In a separate incident, Taliban militants attacked the Aab Band district headquarters in Ghazni province in southern Afghaninstan Saturday night and wounded a police officer, provincial government spokesman Ismail Jahangir said.

He said the troops killed eight Taliban militants and wounded five others.

Two police officials were killed and three wounded when their vehicle was blown up by a mine in Andar district of the same province, Jahangir said.

NATO-led International Security Assistance Force (ISAF) said that forces killed a senior Taliban commander in Garmsir district of southern province of Helmand, ISAF said in a statement.

The statement said commander Mullah Asad was killed Nov 19.
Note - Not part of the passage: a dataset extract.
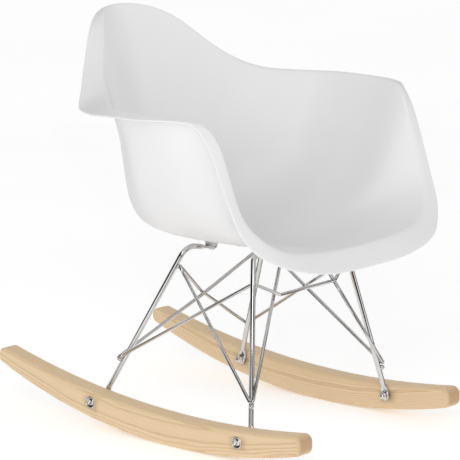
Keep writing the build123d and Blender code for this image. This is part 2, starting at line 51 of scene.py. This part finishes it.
class Nodes:
    """Short way to build a material's node tree."""

    def __init__(self, name):
        self.material = bpy.data.materials.new(name)
        self.material.use_nodes = True
        self.tree = self.material.node_tree
        self.shader = next(n for n in self.tree.nodes if n.type == "BSDF_PRINCIPLED")

    def add(self, kind, **settings):
        node = self.tree.nodes.new(kind)
        for key, value in settings.items():
            setattr(node, key, value)
        return node

    def link(self, output, socket):
        self.tree.links.new(output, socket)

    def feed(self, socket, value):
        """Puts a number, a colour or the output of another node into a socket."""
        if isinstance(value, (int, float)):
            socket.default_value = value
        elif isinstance(value, tuple):
            socket.default_value = (*value, 1.0)
        else:
            self.link(value, socket)

    def set(self, name, value):
        self.shader.inputs[name].default_value = value

    def math(self, operation, *values):
        node = self.add("ShaderNodeMath", operation=operation)
        for socket, value in zip(node.inputs, values):
            self.feed(socket, value)
        return node.outputs[0]

    def plus(self, first, second):
        return self.math("ADD", first, second)

    def minus(self, first, second):
        return self.math("SUBTRACT", first, second)

    def times(self, first, second):
        return self.math("MULTIPLY", first, second)

    def length(self, first, second):
        """Distance from the origin of a point with these two coordinates."""
        squares = self.plus(self.times(first, first), self.times(second, second))
        return self.math("SQRT", squares)

    def position(self):
        """The point on the surface in the row frame, in metres."""
        return self.add("ShaderNodeTexCoord").outputs["Object"]

    def split(self, vector):
        node = self.add("ShaderNodeSeparateXYZ")
        self.link(vector, node.inputs[0])
        return node.outputs

    def join(self, *values):
        node = self.add("ShaderNodeCombineXYZ")
        for socket, value in zip(node.inputs, values):
            self.feed(socket, value)
        return node.outputs[0]

    def noise(self, vector, scale, detail, roughness):
        node = self.add("ShaderNodeTexNoise")
        self.link(vector, node.inputs["Vector"])
        node.inputs["Scale"].default_value = scale
        node.inputs["Detail"].default_value = detail
        node.inputs["Roughness"].default_value = roughness
        return node.outputs["Fac"]

    def ramp(self, factor, stops, mode="LINEAR"):
        """Colour ramp, where a stop is its position and its colour."""
        node = self.add("ShaderNodeValToRGB")
        node.color_ramp.interpolation = mode
        elements = node.color_ramp.elements
        while len(elements) < len(stops):
            elements.new(0.5)
        for element, (place, colour) in zip(elements, stops):
            element.position = place
            element.color = (*colour, 1.0)
        self.link(factor, node.inputs[0])
        return node.outputs["Color"]

    def span(self, factor, low, high, from_low=0.0, from_high=1.0):
        """Maps the factor from one range to another."""
        node = self.add("ShaderNodeMapRange")
        self.link(factor, node.inputs["Value"])
        limits = {"From Min": from_low, "From Max": from_high, "To Min": low, "To Max": high}
        for key, value in limits.items():
            node.inputs[key].default_value = value
        return node.outputs["Result"]

    def mix(self, factor, first, second):
        node = self.add("ShaderNodeMix", data_type="RGBA")
        for place, value in zip(MIX_INPUTS, (factor, first, second)):
            self.feed(node.inputs[place], value)
        return node.outputs[MIX_OUTPUT]

    def bump(self, height, strength, distance, before=None):
        node = self.add("ShaderNodeBump")
        node.inputs["Strength"].default_value = strength
        node.inputs["Distance"].default_value = distance
        self.link(height, node.inputs["Height"])
        if before is not None:
            self.link(before, node.inputs["Normal"])
        return node.outputs["Normal"]

    def finish(self, colour, roughness=None, normal=None):
        self.link(colour, self.shader.inputs["Base Color"])
        if roughness is not None:
            self.link(roughness, self.shader.inputs["Roughness"])
        if normal is not None:
            self.link(normal, self.shader.inputs["Normal"])
        return self.material


# ---------------------------------------------------------------- materials

SHELL_DIM = (0.800, 0.800, 0.806)
SHELL_BRIGHT = (0.825, 0.825, 0.830)
BOSS_DIM = (0.50, 0.50, 0.50)
BOSS_BRIGHT = (0.62, 0.62, 0.62)
ROD_TINT = (0.68, 0.675, 0.67)
WIRE_TINT = (0.62, 0.615, 0.61)
BEAD_TINT = (0.74, 0.74, 0.76)
CHROME_HAZE = 0.93              # the haze dims the tint to this share
STEEL_DIM = (0.60, 0.57, 0.54)
STEEL_BRIGHT = (0.80, 0.78, 0.76)
BRASS_DIM = (0.52, 0.36, 0.13)
BRASS_BRIGHT = (0.72, 0.52, 0.22)
FLOOR_DIM = (0.90, 0.90, 0.90)
FLOOR_BRIGHT = (0.92, 0.92, 0.92)
FLOOR_GLOW = 0.30               # the floor shines this much by itself, to read as white


def shell_plastic():
    """White moulded plastic: even colour, a trace of handling haze and a fine satin skin."""
    m = Nodes("shell_plastic")
    at = m.position()
    cloud = m.noise(at, scale=5.0, detail=4.0, roughness=0.55)
    colour = m.ramp(cloud, [(0.30, SHELL_DIM), (0.70, SHELL_BRIGHT)])
    haze = m.noise(at, scale=26.0, detail=5.0, roughness=0.6)
    roughness = m.span(haze, low=0.40, high=0.52, from_low=0.25, from_high=0.75)
    speck = m.noise(at, scale=900.0, detail=2.0, roughness=0.6)
    skin = m.bump(speck, strength=0.10, distance=0.00025)
    wave = m.noise(at, scale=7.0, detail=1.0, roughness=0.4)
    normal = m.bump(wave, strength=0.05, distance=0.004, before=skin)
    m.set("IOR", 1.49)
    m.set("Specular IOR Level", 0.45)
    return m.finish(colour, roughness, normal)


def boss_plastic():
    """Greyer plastic of the bosses, with a dull moulded skin."""
    m = Nodes("boss_plastic")
    at = m.position()
    cloud = m.noise(at, scale=30.0, detail=3.0, roughness=0.5)
    colour = m.ramp(cloud, [(0.3, BOSS_DIM), (0.7, BOSS_BRIGHT)])
    roughness = m.span(cloud, low=0.50, high=0.62)
    speck = m.noise(at, scale=1400.0, detail=2.0, roughness=0.6)
    return m.finish(colour, roughness, m.bump(speck, strength=0.2, distance=0.0003))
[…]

“Asad was a senior Taliban operational commander for southern Helmand and was linked to numerous attacks in the Garmsir district.”

His death came three weeks after another senior commander in Garmsir district, Mullah Mashar, was killed during a similar operation, the statement added.

Separately, US-led forces detained eight suspected militants in an operation that targeted a commander of Haqqani network, an associate group of Taliban insurgent, Saturday, the US military said in a statement.

The captured rebels were involved in planning attack against Afghan and coalition forces in the region, as well as killing civilians who work with the government and foreign forces in the eastern region.

More than 70,000 international troops and over 150,000 Afghan security forces have been battling the resurgent Taliban fighters since the ouster of ultra-Islamic regime in a US invasion in late 2001.